To achieve this, we need to distribute Sessions from IT(back-end records) based on GA distribution, and similarly Revenue IT(back-end records) based on Revenue GA distribution.

Step by step demonstration is as follows:

We create a market equation for Datama compare:

Figure 11

Step 1 Put two tables into one

Add two sources and append them together and we got the table merged.

Figure 12

Figure 13 Source

Step 2 Fill in null values

Match the metrics respectively so that aggregated sessions and revenue are distributed in each row.

Figure 14

Step 3 table reattributed

You will immediately get the reattributed table:

Figure 15 Source

Step 4 Datama Compare analysis

Last but not least, with just one click, Datama allows you to instantly surface all changes across GA dimensions between two comparable periods. Whether you’re looking at Device, Browser, Country, or any other dimension, you get a clear and structured view of what’s driving the shifts—making deep-dive analysis faster and far more intuitive.

Figure 16

Now, we can see that the increase in actual revenue is primarily driven by an improved conversion rate, particularly from traffic coming through the Chrome browser. While the consent rate had a negative impact on revenue, its effect wasn’t as significant as the positive contribution from the improved conversion rate.

Conclusion

Fill in null value is especially powerful in cases where we have incomplete data, like missing values or unfilled metrics, allowing us to give every row a proportional value, ensuring consistency and accuracy in our analysis.
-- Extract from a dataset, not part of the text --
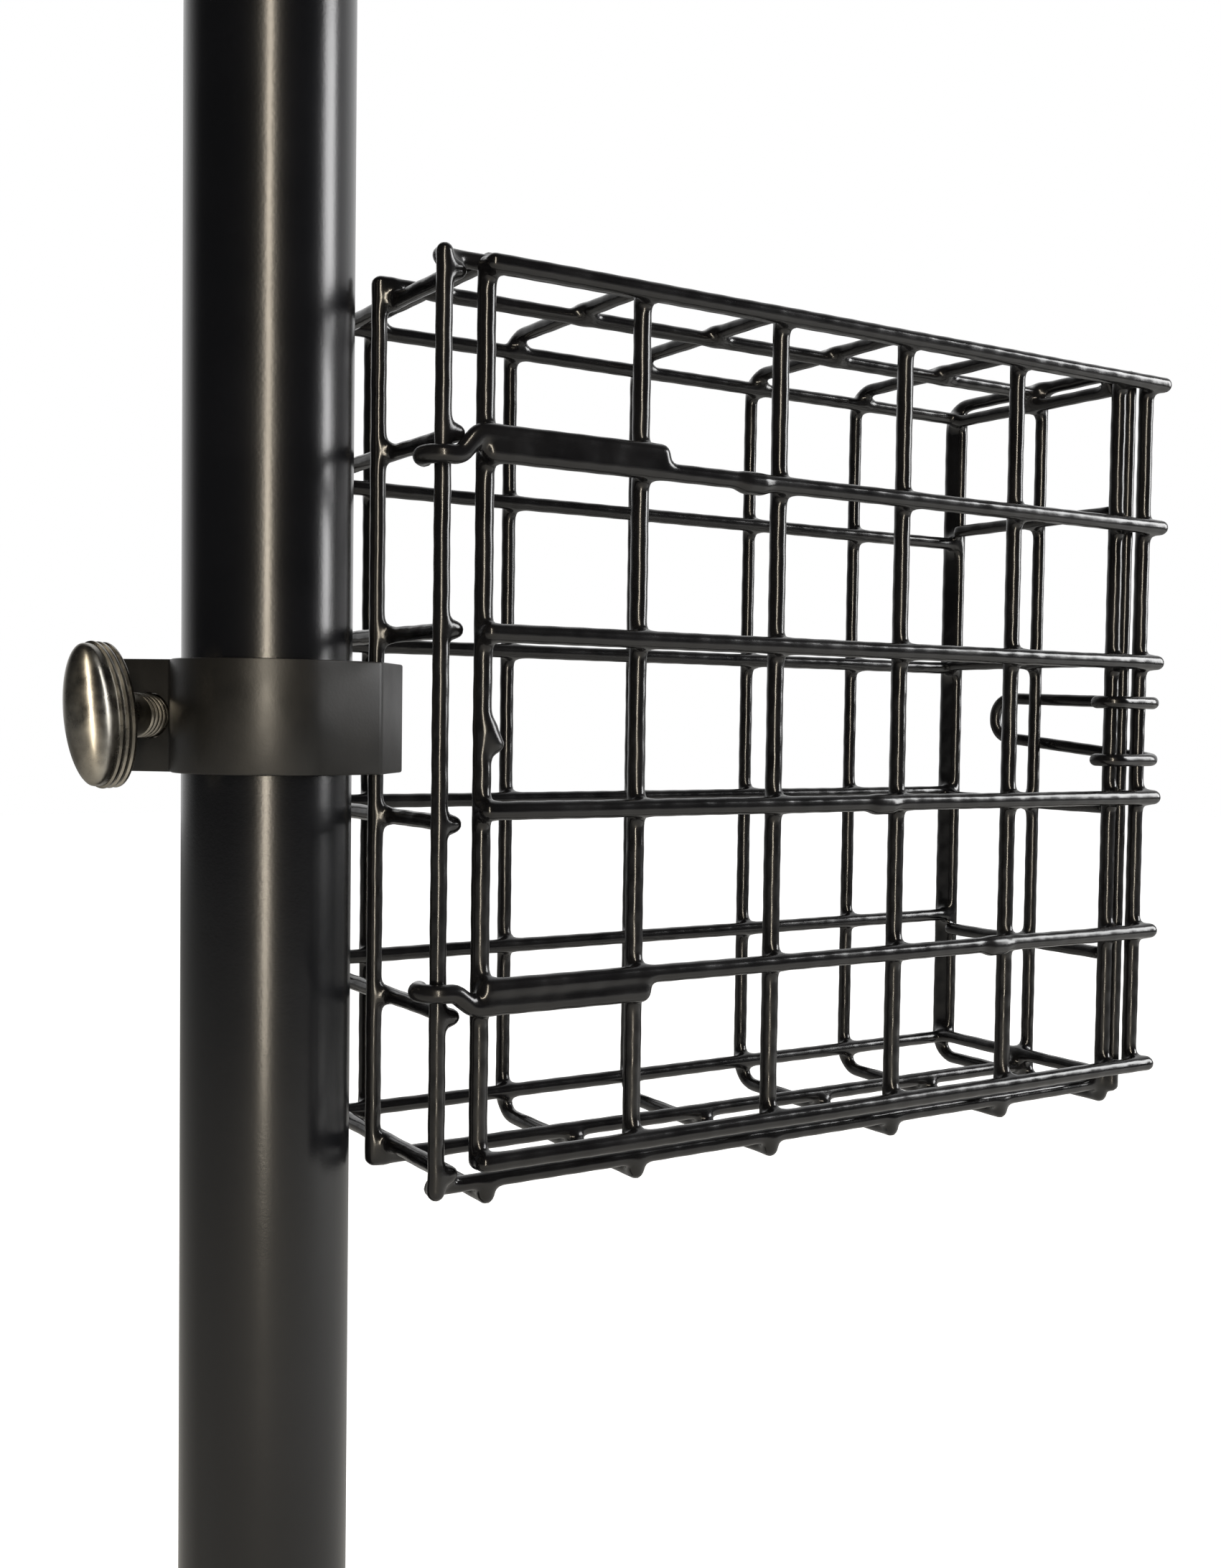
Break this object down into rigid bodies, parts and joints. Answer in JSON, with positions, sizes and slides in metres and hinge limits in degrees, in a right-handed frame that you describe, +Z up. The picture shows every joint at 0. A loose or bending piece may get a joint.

This function works by distributing values based on the share of available metrics, ensuring that the reattribution maintains a similar trend to the existing data. This approach prevents data distortion or misleading analysis, as it preserves the natural proportions of the dataset while filling in missing values. By leveraging this method, we can achieve a more balanced and accurate representation of the data without artificially inflating or skewing the results.